Uno pasa cinco años fuera de Barcelona y cuando vuelve, la noche ya no es lo que era. O lo que es peor: cuando es lo mismo es demasiado lo mismo.
Tus amigos se han echado novia, cuando no tienen críos, y tus ganas de ir a discotecas también han menguado.
Pero un día dices, venga, a rememorar años pasados, y te sumerges en el Sidecar o en el Karma y, después de mucho tiempo sin salir a discotecas de ‘indie’, resulta que siguen poniendo los mismos temas y, ¡oh no!, los hitazos de Franz Ferdinand y The Strokes ya no te emocionan. En Apolo 2 han optado directamente por eliminar el rock y poner doble sesión de electrónica.
Salir de fiesta en casi cualquier ciudad de España no es un deporte arriesgado: siempre hay garitos hasta las seis de la mañana donde no tienes que pagar por entrar. En Madrid, conozco un par infalibles en Malasaña. Pero es que en recientes escapadas a ciudades tan pequeñas como León o Logroño siempre he encontrado un par o tres de opciones gratis y variadas en las que uno entra sin presión, dejándose llevar por el momento y alargándose hasta el amanecer.
Son locales sin filas a medio camino entre el pub y la discoteca, donde hablar y escuchar música no está reñido.
Pero en Barcelona, capital de la fiesta para media Europa, el panorama es muy diferente: los bares donde uno está más agusto cierran a las tres y a partir de esa hora los empresarios de las discoteca afilan su cuchillo y su bolsillo. O te preparas para un gran desembolso (con la presión de que si te equivocas cambiar de local equivale a media hipoteca) o vas para tu casa o, si te quedas bebiendo en la calle, te expones a unas multas que atormentarían a Max Estrella en Luces de Bohemia.
Pese al riesgo, las colas de lugares como Apolo, Plataforma o Les Enfants pueden llegar a ser mortales. Por los locales de la zona alta ni siquiera he probado.
Pero aún resulta más preocupante la torpeza de uno o la poca predisposición del resto, o ambas cosas unidas, a la hora de conocer gente nueva.
Una noche de Apolo en la que John Talabot brindó una sesión de lo más deprimente, me era imposible divertirme con la música, así que decidí -menudo loco- intentar relacionarme con la gente. Un comentario tonto arranca una sonrisa a una chica, oh sí, la magia ha vuelto. Pero se le ocurre preguntarle a una amiga: “¿Conoces a este chico?”. Y ante la respuesta negativa, se aleja de ti como si pudieras ser un loco. Que podría ser.

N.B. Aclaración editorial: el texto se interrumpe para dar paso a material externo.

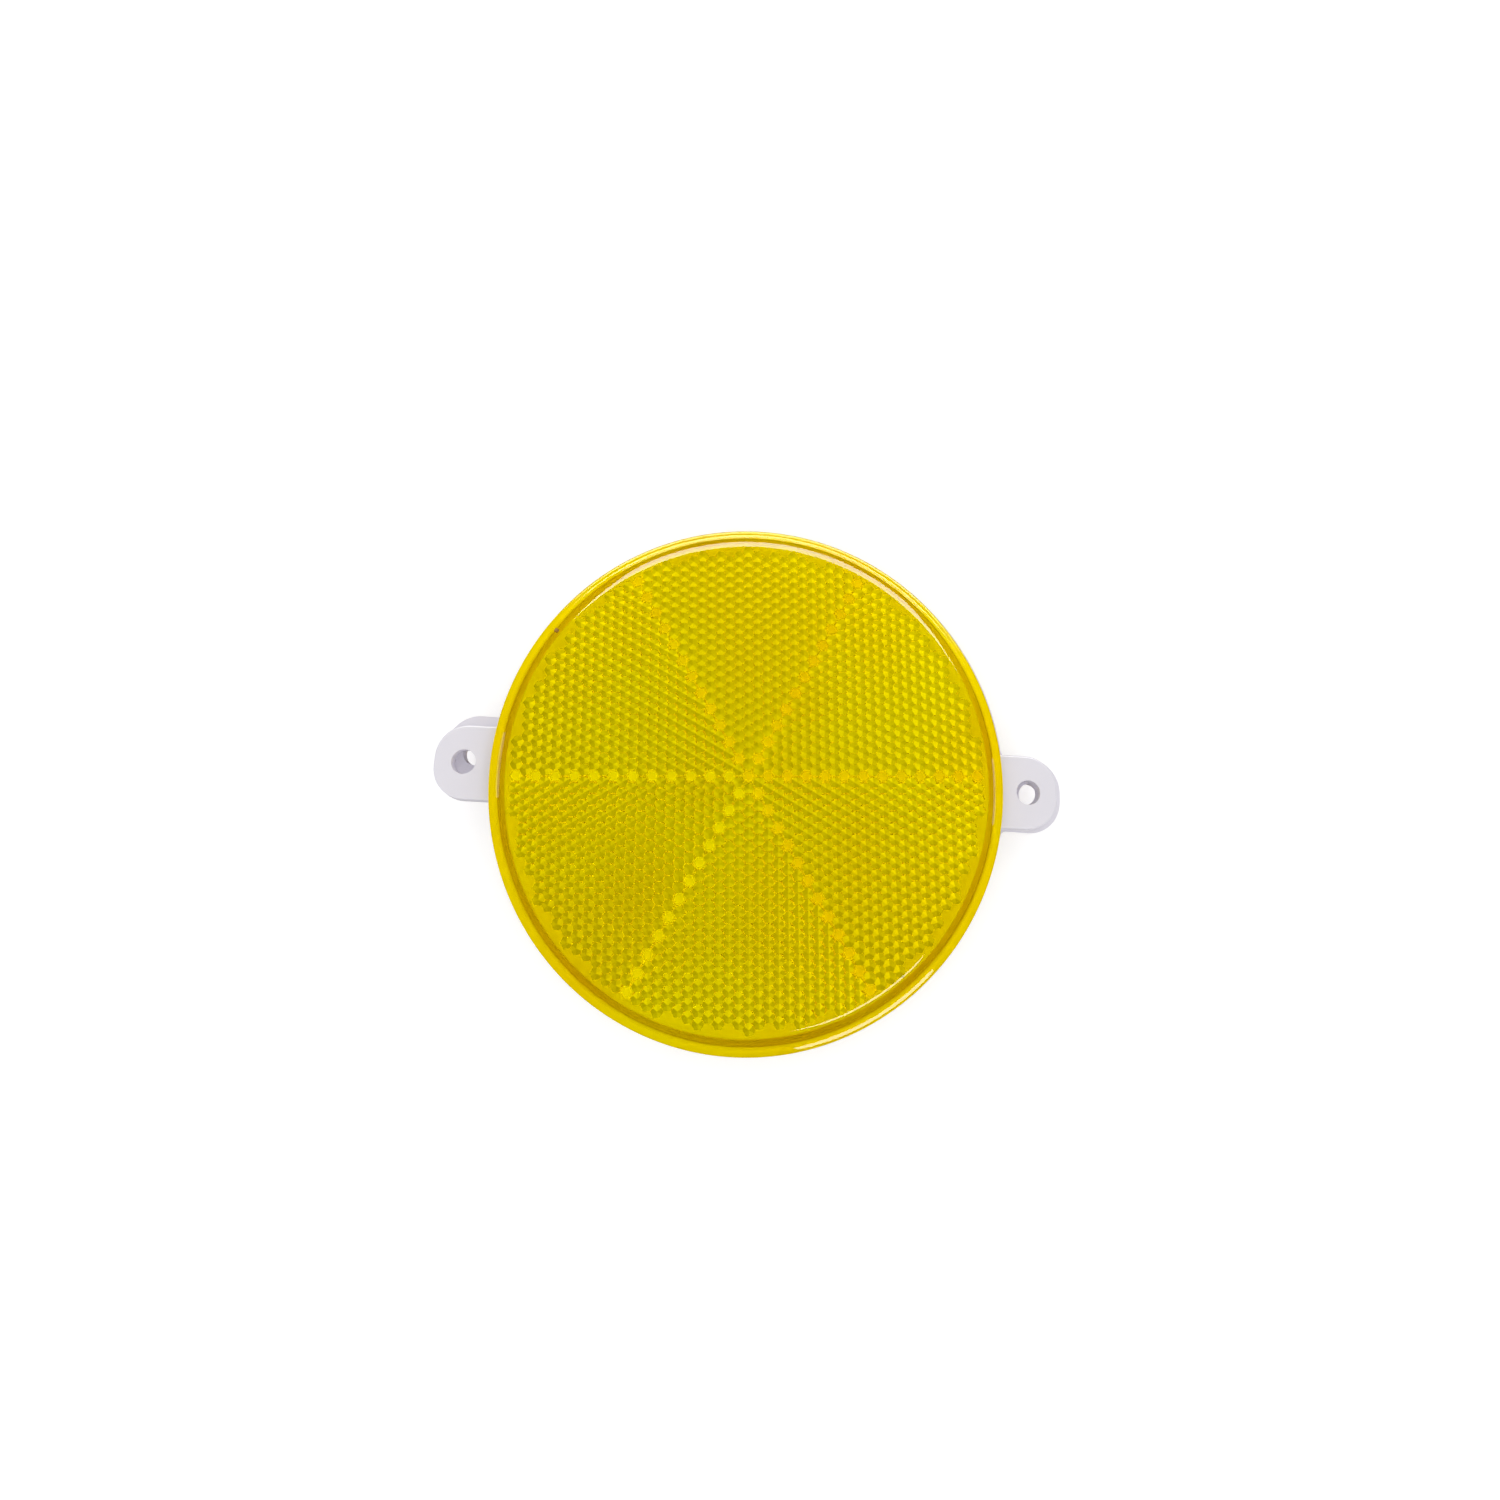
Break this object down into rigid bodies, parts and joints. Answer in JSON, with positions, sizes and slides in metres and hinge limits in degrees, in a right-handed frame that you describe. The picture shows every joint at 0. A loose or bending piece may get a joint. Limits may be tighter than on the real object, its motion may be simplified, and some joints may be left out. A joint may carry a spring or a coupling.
{
  "type": "round reflex reflector",
  "caption": "Double-sided round reflex reflector: amber corner-cube lenses on white housings, bonded back to back, with screw ears on both sides.",
  "frame": {"origin": "in the plane of the rear lens's face, under the centre of the whole outline", "axes": "+Z out of the front lens, the two ears along X"},
  "size_m": [0.1244, 0.1012, 0.016],
  "materials": {
    "lens_amber": "clear amber acrylic with moulded prisms behind a polished face",
    "housing_white": "white ABS, low gloss",
    "bond_pad": "white acrylic foam adhesive, guessed"
  },
  "bodies": {
    "root": {"front_lens": "lens_amber", "front_housing": "housing_white", "bond_pad": "bond_pad", "rear_housing": "housing_white", "rear_lens": "lens_amber"}
  },
  "joints": []
}
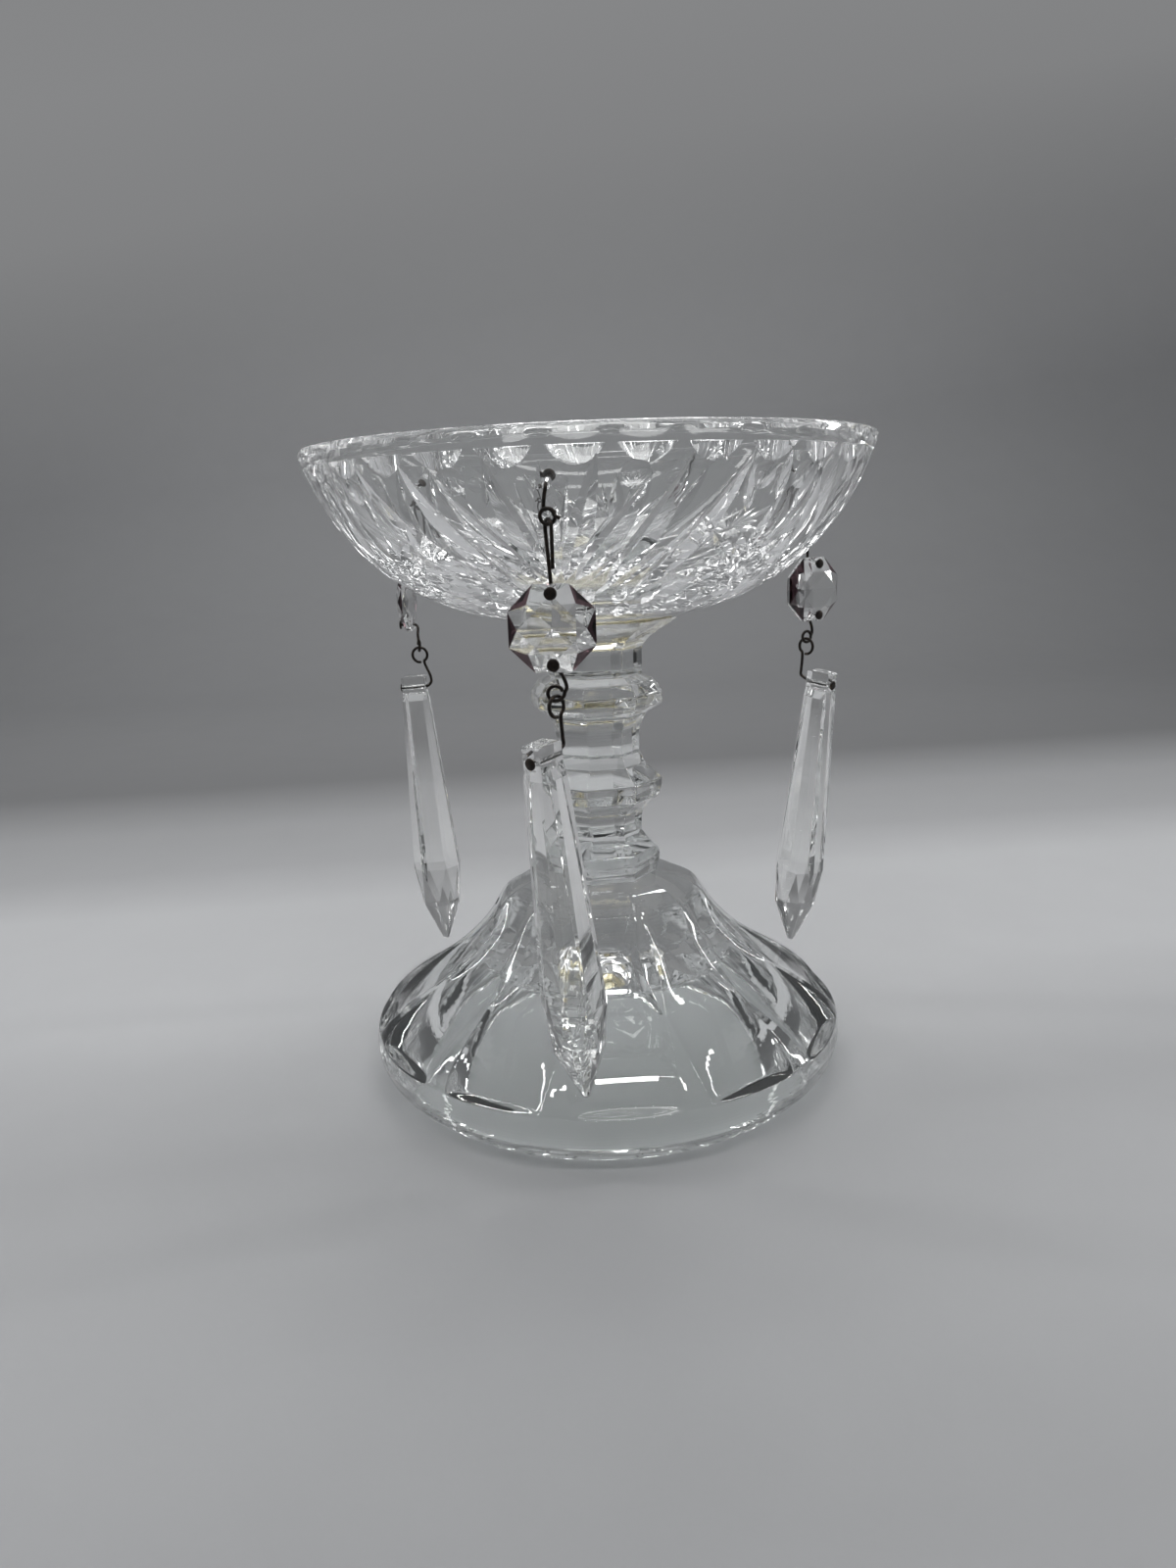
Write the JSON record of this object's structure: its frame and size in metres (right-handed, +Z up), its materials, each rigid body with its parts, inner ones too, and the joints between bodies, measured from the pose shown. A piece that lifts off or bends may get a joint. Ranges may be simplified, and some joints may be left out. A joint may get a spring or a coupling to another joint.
{
  "type": "girandole",
  "caption": "Pedestal candle bowl of cut glass on a fluted candlestick foot, hung round its rim with octagon and spear prism pendants on bent pins.",
  "frame": {"origin": "centre of the plane that the foot stands on", "axes": "+Z up along the stem and the bowl, -Y towards the viewer of the picture, +X to its right"},
  "size_m": [0.1288, 0.131, 0.15],
  "materials": {
    "clear_glass": "clear pressed glass, fire polished",
    "cut_glass": "clear glass with bright wheel cuts",
    "crystal": "faceted clear crystal",
    "aged_wire": "tarnished almost black",
    "old_cement": "yellowed clear cement"
  },
  "bodies": {
    "stand": {"candlestick": "clear_glass", "cement_disc": "old_cement", "bowl": "cut_glass"},
    "front_hook": {"front_hook": "aged_wire"},
    "front_hanger": {"front_hanger": "aged_wire"},
    "front_octagon": {"front_octagon": "crystal"},
    "front_octagon_pin": {"front_octagon_pin": "aged_wire"},
    "front_prism_pin": {"front_prism_pin": "aged_wire"},
    "front_prism": {"front_prism": "crystal"},
    "right_hook": {"right_hook": "aged_wire"},
    "right_hanger": {"right_hanger": "aged_wire"},
    "right_octagon": {"right_octagon": "crystal"},
    "right_octagon_pin": {"right_octagon_pin": "aged_wire"},
    "right_prism_pin": {"right_prism_pin": "aged_wire"},
    "right_prism": {"right_prism": "crystal"},
    "left_hook": {"left_hook": "aged_wire"},
    "left_hanger": {"left_hanger": "aged_wire"},
    "left_octagon": {"left_octagon": "crystal"},
    "left_octagon_pin": {"left_octagon_pin": "aged_wire"},
    "left_prism_pin": {"left_prism_pin": "aged_wire"},
    "left_prism": {"left_prism": "crystal"}
  },
  "joints": [
    {"name": "front_hook_turn", "type": "hinge", "parent": "stand", "child": "front_hook", "pos_m": [-0.0076, -0.06012, 0.13891], "axis": [-0.1136, -0.8992, -0.4226], "range_deg": [-12, 15]},
    {"name": "front_hanger_swing", "type": "hinge", "parent": "front_hook", "child": "front_hanger", "pos_m": [-0.00751, -0.05943, 0.13283], "axis": [-0.9921, 0.1253, 0], "range_deg": [-0.5, 8]},
    {"name": "front_octagon_turn", "type": "hinge", "parent": "front_hanger", "child": "front_octagon", "pos_m": [-0.00751, -0.06118, 0.1208], "axis": [0, -1, 0], "range_deg": [-15, 15]},
    {"name": "front_octagon_pin_turn", "type": "hinge", "parent": "front_octagon", "child": "front_octagon_pin", "pos_m": [-0.00751, -0.06118, 0.108], "axis": [0, -1, 0], "range_deg": [-15, 15]},
    {"name": "front_prism_pin_swing", "type": "hinge", "parent": "front_octagon_pin", "child": "front_prism_pin", "pos_m": [-0.00751, -0.05923, 0.1008], "axis": [-1, 0, 0], "range_deg": [-1, 10]},
    {"name": "front_prism_turn", "type": "hinge", "parent": "front_prism_pin", "child": "front_prism", "pos_m": [-0.01022, -0.06247, 0.09056], "axis": [-0.6387, -0.7611, -0.1132], "range_deg": [-2, 15]},
    {"name": "right_hook_turn", "type": "hinge", "parent": "stand", "child": "right_hook", "pos_m": [0.05586, 0.02348, 0.13891], "axis": [0.8355, 0.3512, -0.4226], "range_deg": [-2.5, 15]},
    {"name": "right_hanger_swing", "type": "hinge", "parent": "right_hook", "child": "right_hanger", "pos_m": [0.05522, 0.02321, 0.13283], "axis": [0.3875, -0.9219, 0], "range_deg": [-0.5, 10]},
    {"name": "right_octagon_turn", "type": "hinge", "parent": "right_hanger", "child": "right_octagon", "pos_m": [0.05612, 0.02171, 0.1208], "axis": [0.515, -0.8572, 0], "range_deg": [-0.5, 15]},
    {"name": "right_octagon_pin_turn", "type": "hinge", "parent": "right_octagon", "child": "right_octagon_pin", "pos_m": [0.05612, 0.02171, 0.108], "axis": [0.515, -0.8572, 0], "range_deg": [-0.5, 15]},
    {"name": "right_prism_pin_swing", "type": "hinge", "parent": "right_octagon_pin", "child": "right_prism_pin", "pos_m": [0.05512, 0.02338, 0.1008], "axis": [-0.8572, -0.515, 0], "range_deg": [-2, 15]},
    {"name": "right_prism_turn", "type": "hinge", "parent": "right_prism_pin", "child": "right_prism", "pos_m": [0.05833, 0.02017, 0.09047], "axis": [0.7018, -0.7018, -0.1219], "range_deg": [-1.5, 15]},
    {"name": "left_hook_turn", "type": "hinge", "parent": "stand", "child": "left_hook", "pos_m": [-0.04827, 0.03664, 0.13891], "axis": [-0.7219, 0.548, -0.4226], "range_deg": [-2, 15]},
    {"name": "left_hanger_swing", "type": "hinge", "parent": "left_hook", "child": "left_hanger", "pos_m": [-0.04771, 0.03622, 0.13283], "axis": [0.6046, 0.7965, 0], "range_deg": [-0.3, 12]},
    {"name": "left_octagon_turn", "type": "hinge", "parent": "left_hanger", "child": "left_octagon", "pos_m": [-0.04946, 0.03622, 0.1208], "axis": [-1, 0, 0], "range_deg": [-15, 1]},
    {"name": "left_octagon_pin_turn", "type": "hinge", "parent": "left_octagon", "child": "left_octagon_pin", "pos_m": [-0.04946, 0.03622, 0.108], "axis": [-1, 0, 0], "range_deg": [-15, 1]},
    {"name": "left_prism_pin_swing", "type": "hinge", "parent": "left_octagon_pin", "child": "left_prism_pin", "pos_m": [-0.04751, 0.03622, 0.1008], "axis": [0, 1, 0], "range_deg": [-0.4, 15]},
    {"name": "left_prism_turn", "type": "hinge", "parent": "left_prism_pin", "child": "left_prism", "pos_m": [-0.04947, 0.03628, 0.09098], "axis": [-0.998, 0.0349, -0.0523], "range_deg": [-15, 1.5]}
  ]
}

Decides entonces hablar con un chico al que le pides tabaco para fumar con él clandestinamente a puerta cerrada, hay que jugársela en esta vida. Resulta que se llama Germán, como tú, y parece simpático, vaya, parece que tienes a un nuevo amigo. A la tercera broma te suelta: “Quiero escuchar la música”. Así que decides que has tenido suficiente por hoy y te vas para casa. Y en el guardarropa, un desconocido te mira a los ojos y te dice: “No sé qué os pasa en Barcelona, estáis como de mal rollo”. ¿Será verdad que no es cosa tuya?
A tus 32 años, nunca has ido de fiesta al Jamboree-Tarantos porque siempre has pensado que es cosa de guiris. Pero un día te desmelenas y pruebas y resulta que contagiándote de esa energía de visitante que tiene ganas de conocer gente nueva te lo pasas mejor que en los lugares de siempre. ¿Ser un guiri en tu propia ciudad puede tener su gracia?
Aún hay espacio para seguir aprendiendo, al menos hasta que llegue de verdad la primavera, que entonces sí que la gente se anima, se desparrama y todo tiene ese sabor cítrico a felicidad emergente con que la noche, los conciertos, los festivales, cientos de planes fluyen de manera mucho más natural.
Hasta entonces, lo mejor es tomarse un par de copas en Joaquim Costa, en el Manchester o en el Mojito Rock, o pulular por el Raval entre el Cassette y el bar La Rouge, o incluso descubrir que las tardes son las nuevas noches cuando has llegado a según qué edad. O pegarse unos bailoteos con hora temprana de cierre y música en directo en el Gracia Latina o el Diobar.
No has hecho grandes descubrimientos en tu regreso a la nueva vida nocturna de Barcelona pero a lo mejor eso es madurar, aprender a dejar de querer descubrir todo el tiempo. Y a las tres a dormir. Uno sabe que empieza a hacerse mayor cuando una retirada a tiempo es mejor que una derrota.
Aunque hay una puerta en Gràcia, cuyo nombre no voy a desvelar, que sí permite una noche inesperada, turbia e imprevisible hasta altas horas con música industrial y gente muy trasnochada. Tal vez quede algo de vida entre tanto tedio.